● Exercise details
Extract and list every line that contains the word "context".

● Source excerpt
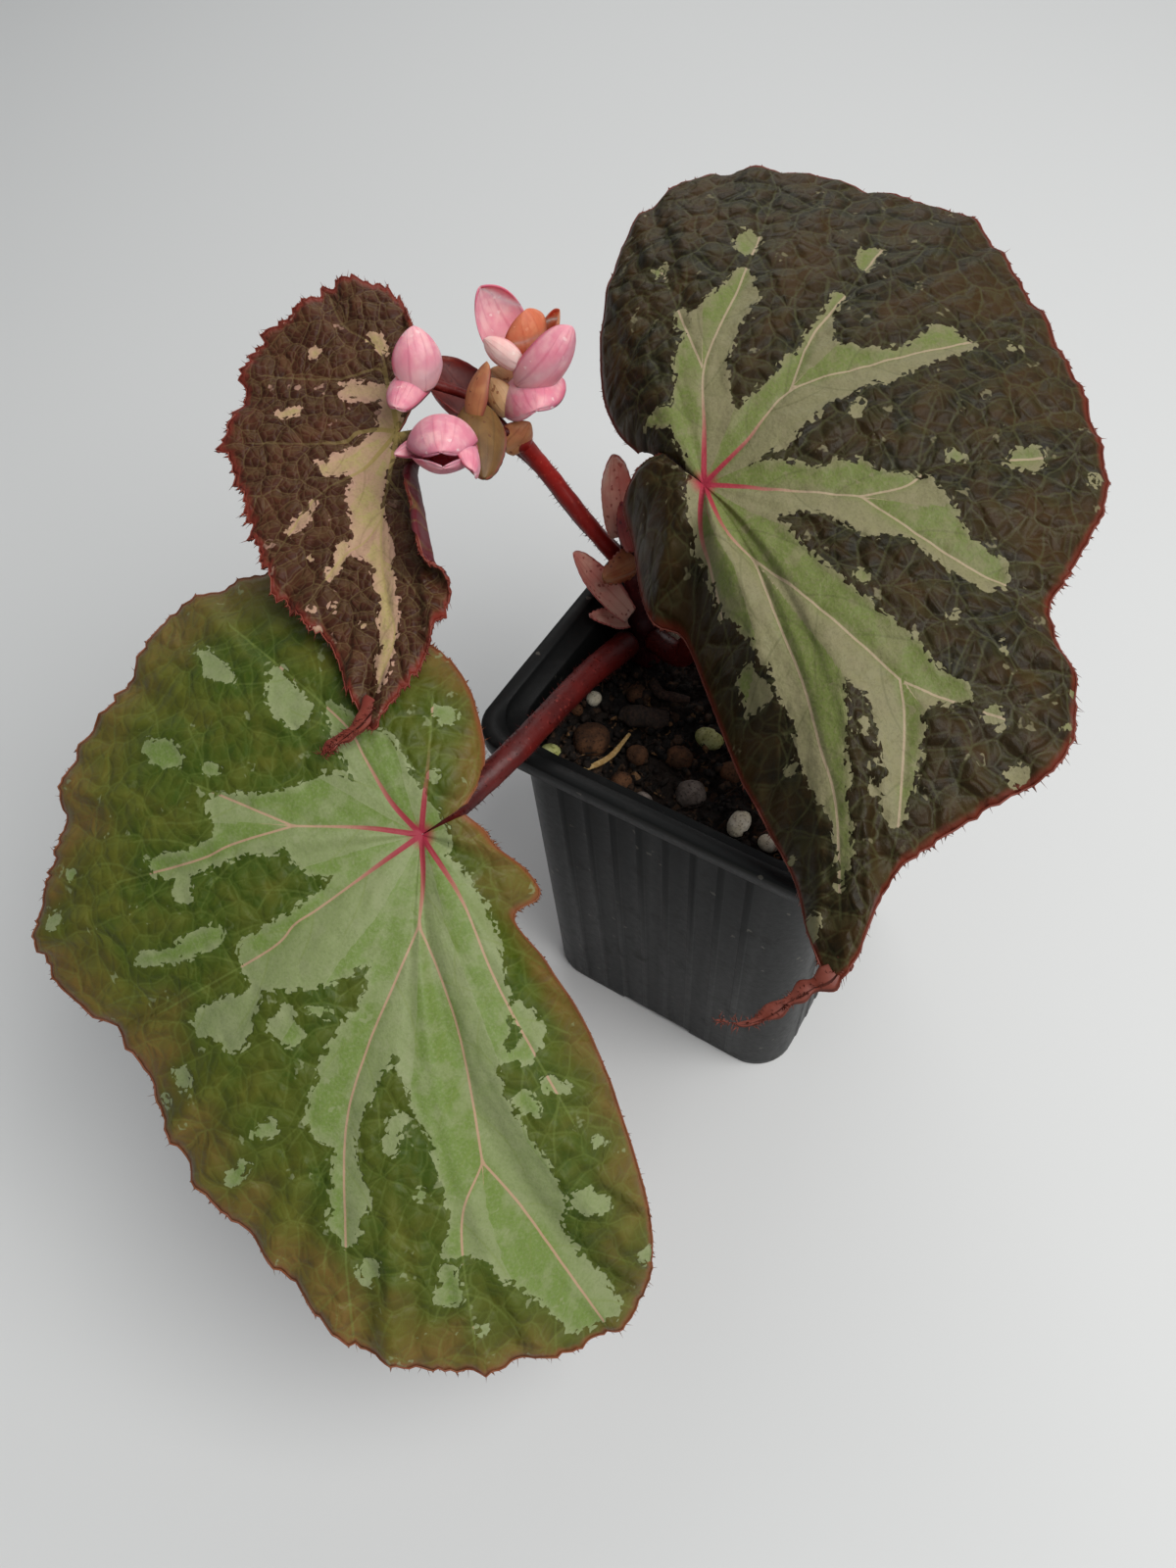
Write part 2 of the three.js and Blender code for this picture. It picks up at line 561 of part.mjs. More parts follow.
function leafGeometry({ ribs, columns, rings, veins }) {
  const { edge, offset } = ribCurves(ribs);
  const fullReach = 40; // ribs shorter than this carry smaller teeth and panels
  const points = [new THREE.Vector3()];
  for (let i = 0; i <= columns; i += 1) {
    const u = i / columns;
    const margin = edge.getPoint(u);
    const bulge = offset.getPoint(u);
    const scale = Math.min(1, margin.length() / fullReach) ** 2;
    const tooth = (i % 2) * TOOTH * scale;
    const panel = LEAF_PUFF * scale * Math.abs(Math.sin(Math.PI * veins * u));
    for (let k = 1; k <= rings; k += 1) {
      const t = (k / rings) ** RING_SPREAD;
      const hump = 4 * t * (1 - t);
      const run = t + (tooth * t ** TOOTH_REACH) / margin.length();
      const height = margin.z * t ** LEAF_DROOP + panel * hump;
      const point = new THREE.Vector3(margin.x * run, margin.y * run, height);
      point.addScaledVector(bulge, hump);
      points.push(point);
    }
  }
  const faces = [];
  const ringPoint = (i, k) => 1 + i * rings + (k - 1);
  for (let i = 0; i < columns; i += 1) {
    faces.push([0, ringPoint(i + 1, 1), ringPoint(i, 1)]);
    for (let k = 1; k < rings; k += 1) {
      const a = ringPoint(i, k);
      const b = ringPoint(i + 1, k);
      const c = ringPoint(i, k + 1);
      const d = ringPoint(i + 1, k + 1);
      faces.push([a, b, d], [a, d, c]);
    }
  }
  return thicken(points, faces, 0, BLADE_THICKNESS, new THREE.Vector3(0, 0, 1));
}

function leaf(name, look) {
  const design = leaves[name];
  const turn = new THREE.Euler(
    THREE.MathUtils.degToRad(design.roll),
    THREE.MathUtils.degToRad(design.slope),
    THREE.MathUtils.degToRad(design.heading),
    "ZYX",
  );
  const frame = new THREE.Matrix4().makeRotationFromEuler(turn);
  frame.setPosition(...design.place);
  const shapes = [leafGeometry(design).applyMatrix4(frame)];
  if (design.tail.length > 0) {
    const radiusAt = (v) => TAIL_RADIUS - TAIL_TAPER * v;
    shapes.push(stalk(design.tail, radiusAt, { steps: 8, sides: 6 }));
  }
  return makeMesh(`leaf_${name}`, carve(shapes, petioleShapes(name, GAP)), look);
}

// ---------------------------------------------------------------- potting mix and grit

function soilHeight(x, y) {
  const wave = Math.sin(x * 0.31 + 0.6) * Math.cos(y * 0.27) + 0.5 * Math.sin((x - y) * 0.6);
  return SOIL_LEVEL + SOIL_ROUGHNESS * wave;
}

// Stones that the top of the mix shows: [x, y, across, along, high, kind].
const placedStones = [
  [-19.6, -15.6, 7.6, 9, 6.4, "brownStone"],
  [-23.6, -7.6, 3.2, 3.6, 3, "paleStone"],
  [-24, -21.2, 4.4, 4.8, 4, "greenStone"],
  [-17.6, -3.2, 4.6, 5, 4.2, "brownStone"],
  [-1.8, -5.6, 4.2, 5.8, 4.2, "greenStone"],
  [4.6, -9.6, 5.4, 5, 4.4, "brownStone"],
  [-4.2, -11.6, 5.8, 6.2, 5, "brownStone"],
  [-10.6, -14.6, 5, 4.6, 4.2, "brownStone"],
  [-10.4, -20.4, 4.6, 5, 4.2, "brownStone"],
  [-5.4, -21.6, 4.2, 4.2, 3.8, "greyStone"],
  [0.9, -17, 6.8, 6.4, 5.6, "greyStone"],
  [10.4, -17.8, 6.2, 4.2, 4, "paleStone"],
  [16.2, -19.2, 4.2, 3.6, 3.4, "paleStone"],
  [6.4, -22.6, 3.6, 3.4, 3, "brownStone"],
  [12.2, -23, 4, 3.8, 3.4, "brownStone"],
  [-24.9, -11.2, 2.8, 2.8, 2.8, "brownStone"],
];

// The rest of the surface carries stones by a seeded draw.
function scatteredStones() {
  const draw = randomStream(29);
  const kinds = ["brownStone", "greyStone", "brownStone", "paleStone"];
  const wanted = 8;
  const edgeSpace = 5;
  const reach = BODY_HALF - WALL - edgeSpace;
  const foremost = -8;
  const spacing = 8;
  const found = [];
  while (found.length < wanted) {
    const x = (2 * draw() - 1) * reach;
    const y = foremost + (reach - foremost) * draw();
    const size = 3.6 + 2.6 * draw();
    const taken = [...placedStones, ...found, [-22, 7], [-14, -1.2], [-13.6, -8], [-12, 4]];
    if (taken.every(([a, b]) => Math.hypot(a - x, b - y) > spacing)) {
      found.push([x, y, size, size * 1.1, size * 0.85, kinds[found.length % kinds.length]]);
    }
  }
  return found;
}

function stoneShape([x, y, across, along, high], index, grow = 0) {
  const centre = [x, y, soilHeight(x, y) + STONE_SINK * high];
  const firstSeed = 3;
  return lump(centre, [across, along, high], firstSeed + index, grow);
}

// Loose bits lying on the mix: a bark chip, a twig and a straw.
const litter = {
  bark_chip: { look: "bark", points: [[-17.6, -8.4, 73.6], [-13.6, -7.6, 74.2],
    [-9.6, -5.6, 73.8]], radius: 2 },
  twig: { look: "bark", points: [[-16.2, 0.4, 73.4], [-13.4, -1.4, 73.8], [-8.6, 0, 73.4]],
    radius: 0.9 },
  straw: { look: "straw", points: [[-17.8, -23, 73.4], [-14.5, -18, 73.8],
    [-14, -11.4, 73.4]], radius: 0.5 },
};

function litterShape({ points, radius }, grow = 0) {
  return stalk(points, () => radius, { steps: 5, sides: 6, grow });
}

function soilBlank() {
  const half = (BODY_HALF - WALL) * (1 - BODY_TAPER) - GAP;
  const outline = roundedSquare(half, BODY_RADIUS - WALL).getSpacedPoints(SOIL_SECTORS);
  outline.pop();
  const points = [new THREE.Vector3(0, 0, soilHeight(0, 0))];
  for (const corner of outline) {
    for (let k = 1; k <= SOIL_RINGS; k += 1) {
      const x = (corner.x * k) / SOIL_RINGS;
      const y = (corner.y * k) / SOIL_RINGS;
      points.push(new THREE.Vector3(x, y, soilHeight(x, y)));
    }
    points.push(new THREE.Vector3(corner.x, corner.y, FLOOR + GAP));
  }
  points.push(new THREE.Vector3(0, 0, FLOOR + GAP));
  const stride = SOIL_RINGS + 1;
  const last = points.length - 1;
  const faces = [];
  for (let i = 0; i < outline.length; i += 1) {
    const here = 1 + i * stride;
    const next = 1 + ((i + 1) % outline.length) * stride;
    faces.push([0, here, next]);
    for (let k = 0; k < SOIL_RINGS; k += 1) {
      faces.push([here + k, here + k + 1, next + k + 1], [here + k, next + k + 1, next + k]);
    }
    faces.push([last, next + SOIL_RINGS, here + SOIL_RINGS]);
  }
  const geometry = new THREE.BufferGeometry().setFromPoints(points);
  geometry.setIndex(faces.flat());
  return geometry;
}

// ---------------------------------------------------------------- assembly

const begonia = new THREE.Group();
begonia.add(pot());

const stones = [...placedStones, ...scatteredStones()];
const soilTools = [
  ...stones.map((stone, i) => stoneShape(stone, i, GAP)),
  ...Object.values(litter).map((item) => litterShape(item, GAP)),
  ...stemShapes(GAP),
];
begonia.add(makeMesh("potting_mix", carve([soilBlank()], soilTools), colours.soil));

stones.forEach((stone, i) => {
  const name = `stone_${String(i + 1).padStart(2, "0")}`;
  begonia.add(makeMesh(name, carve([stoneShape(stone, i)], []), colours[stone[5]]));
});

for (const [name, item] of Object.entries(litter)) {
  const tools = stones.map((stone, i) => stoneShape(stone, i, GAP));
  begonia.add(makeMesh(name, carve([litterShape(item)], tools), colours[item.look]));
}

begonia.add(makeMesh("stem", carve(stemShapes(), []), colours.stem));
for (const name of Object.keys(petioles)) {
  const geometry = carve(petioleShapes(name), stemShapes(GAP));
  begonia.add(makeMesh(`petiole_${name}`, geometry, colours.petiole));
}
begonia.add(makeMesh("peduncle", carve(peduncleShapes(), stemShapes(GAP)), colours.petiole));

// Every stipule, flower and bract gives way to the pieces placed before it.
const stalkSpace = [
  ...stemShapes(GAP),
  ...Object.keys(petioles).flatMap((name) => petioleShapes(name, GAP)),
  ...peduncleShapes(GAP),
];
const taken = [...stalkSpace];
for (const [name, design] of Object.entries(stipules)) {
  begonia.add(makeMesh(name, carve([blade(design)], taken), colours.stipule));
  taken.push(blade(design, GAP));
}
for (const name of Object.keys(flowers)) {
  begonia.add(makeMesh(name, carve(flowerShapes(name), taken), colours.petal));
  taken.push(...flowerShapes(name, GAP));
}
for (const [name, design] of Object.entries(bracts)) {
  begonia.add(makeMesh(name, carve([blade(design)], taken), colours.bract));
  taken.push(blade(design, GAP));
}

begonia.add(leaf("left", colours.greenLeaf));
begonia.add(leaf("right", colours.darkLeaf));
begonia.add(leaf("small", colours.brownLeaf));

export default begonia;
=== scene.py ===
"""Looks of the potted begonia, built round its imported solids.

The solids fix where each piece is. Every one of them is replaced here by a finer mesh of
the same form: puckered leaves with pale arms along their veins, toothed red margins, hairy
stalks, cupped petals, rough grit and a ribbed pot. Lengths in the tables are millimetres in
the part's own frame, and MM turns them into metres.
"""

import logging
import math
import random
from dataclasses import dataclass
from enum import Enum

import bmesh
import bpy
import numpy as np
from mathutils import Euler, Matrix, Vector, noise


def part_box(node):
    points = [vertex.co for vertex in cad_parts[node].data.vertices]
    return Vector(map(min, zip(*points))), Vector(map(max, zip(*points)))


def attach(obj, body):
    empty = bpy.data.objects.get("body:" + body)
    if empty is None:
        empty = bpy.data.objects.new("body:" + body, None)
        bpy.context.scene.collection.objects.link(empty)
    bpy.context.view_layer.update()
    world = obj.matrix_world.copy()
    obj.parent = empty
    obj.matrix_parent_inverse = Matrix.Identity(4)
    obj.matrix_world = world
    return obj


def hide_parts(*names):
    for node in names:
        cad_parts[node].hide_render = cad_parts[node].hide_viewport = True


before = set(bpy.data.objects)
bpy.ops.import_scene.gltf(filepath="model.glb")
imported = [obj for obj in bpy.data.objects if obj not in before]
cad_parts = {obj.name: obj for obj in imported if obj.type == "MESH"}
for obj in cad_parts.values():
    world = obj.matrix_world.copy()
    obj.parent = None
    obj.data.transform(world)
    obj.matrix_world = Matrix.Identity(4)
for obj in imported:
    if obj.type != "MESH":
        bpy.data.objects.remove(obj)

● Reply
        bpy.context.scene.collection.objects.link(empty)
    bpy.context.view_layer.update()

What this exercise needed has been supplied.